What you need to do
Present the data once more in exactly its original form.

Available data

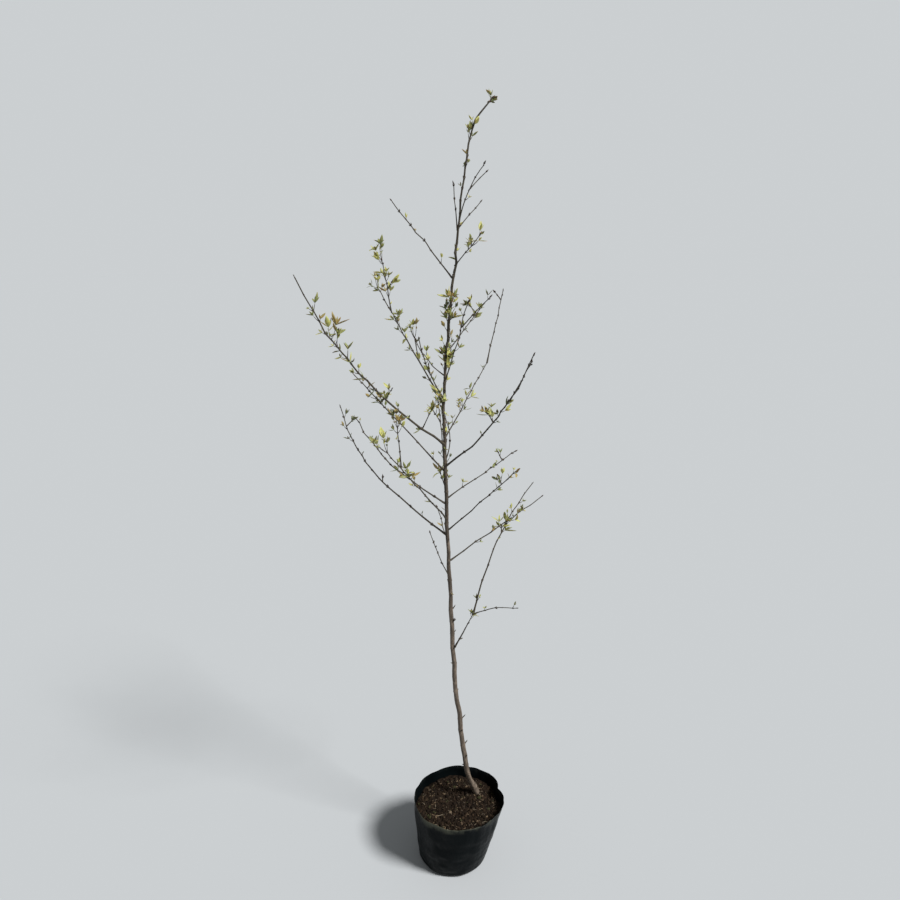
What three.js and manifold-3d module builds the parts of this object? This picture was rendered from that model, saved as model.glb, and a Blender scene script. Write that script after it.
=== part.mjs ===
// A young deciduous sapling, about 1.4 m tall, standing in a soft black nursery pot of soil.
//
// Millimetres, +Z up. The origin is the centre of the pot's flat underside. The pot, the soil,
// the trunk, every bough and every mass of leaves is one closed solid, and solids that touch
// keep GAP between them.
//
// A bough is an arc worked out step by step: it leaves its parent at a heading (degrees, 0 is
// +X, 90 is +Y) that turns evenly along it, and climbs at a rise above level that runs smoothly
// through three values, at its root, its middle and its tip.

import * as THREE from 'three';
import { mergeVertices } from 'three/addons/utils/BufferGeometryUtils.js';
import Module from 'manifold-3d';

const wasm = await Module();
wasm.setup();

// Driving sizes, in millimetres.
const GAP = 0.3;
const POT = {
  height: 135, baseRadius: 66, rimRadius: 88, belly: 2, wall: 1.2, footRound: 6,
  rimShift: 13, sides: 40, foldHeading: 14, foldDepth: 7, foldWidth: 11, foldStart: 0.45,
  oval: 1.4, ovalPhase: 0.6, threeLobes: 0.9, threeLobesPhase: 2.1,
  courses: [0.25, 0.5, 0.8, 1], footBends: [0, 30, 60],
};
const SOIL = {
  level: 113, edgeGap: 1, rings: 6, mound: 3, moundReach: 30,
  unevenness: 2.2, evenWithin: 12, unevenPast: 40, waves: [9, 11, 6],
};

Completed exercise
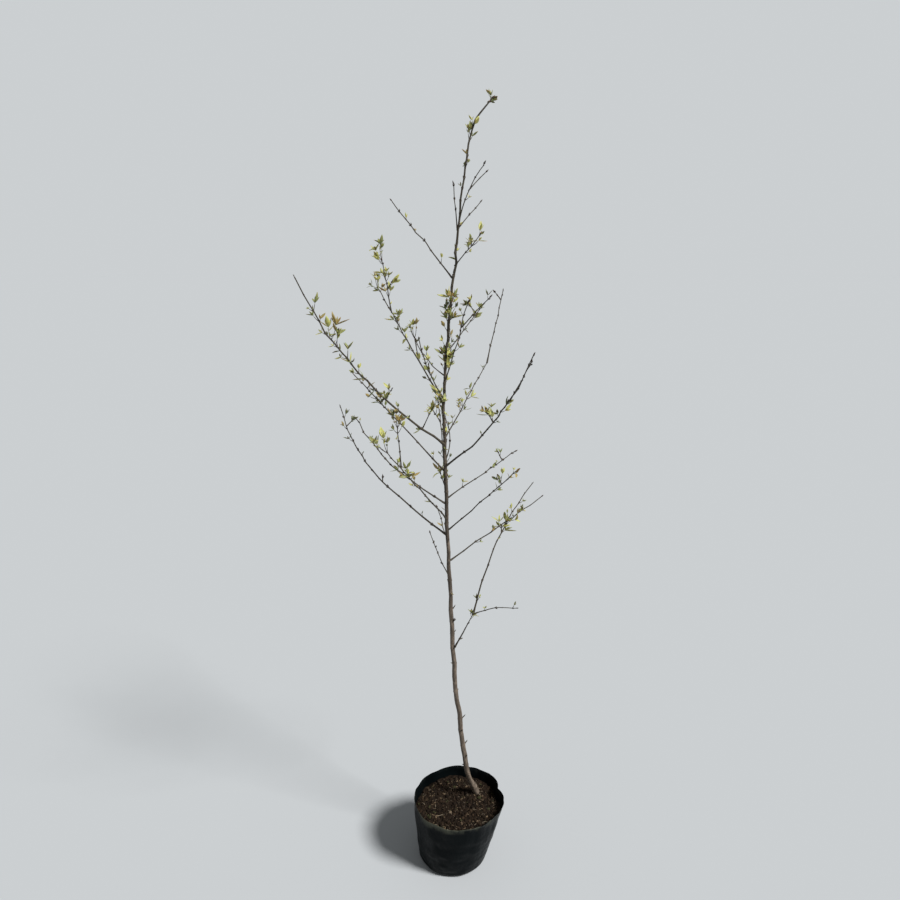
What three.js and manifold-3d module builds the parts of this object? This picture was rendered from that model, saved as model.glb, and a Blender scene script. Write that script after it.
=== part.mjs ===
// A young deciduous sapling, about 1.4 m tall, standing in a soft black nursery pot of soil.
//
// Millimetres, +Z up. The origin is the centre of the pot's flat underside. The pot, the soil,
// the trunk, every bough and every mass of leaves is one closed solid, and solids that touch
// keep GAP between them.
//
// A bough is an arc worked out step by step: it leaves its parent at a heading (degrees, 0 is
// +X, 90 is +Y) that turns evenly along it, and climbs at a rise above level that runs smoothly
// through three values, at its root, its middle and its tip.

import * as THREE from 'three';
import { mergeVertices } from 'three/addons/utils/BufferGeometryUtils.js';
import Module from 'manifold-3d';

const wasm = await Module();
wasm.setup();

// Driving sizes, in millimetres.
const GAP = 0.3;
const POT = {
  height: 135, baseRadius: 66, rimRadius: 88, belly: 2, wall: 1.2, footRound: 6,
  rimShift: 13, sides: 40, foldHeading: 14, foldDepth: 7, foldWidth: 11, foldStart: 0.45,
  oval: 1.4, ovalPhase: 0.6, threeLobes: 0.9, threeLobesPhase: 2.1,
  courses: [0.25, 0.5, 0.8, 1], footBends: [0, 30, 60],
};
const SOIL = {
  level: 113, edgeGap: 1, rings: 6, mound: 3, moundReach: 30,
  unevenness: 2.2, evenWithin: 12, unevenPast: 40, waves: [9, 11, 6],
};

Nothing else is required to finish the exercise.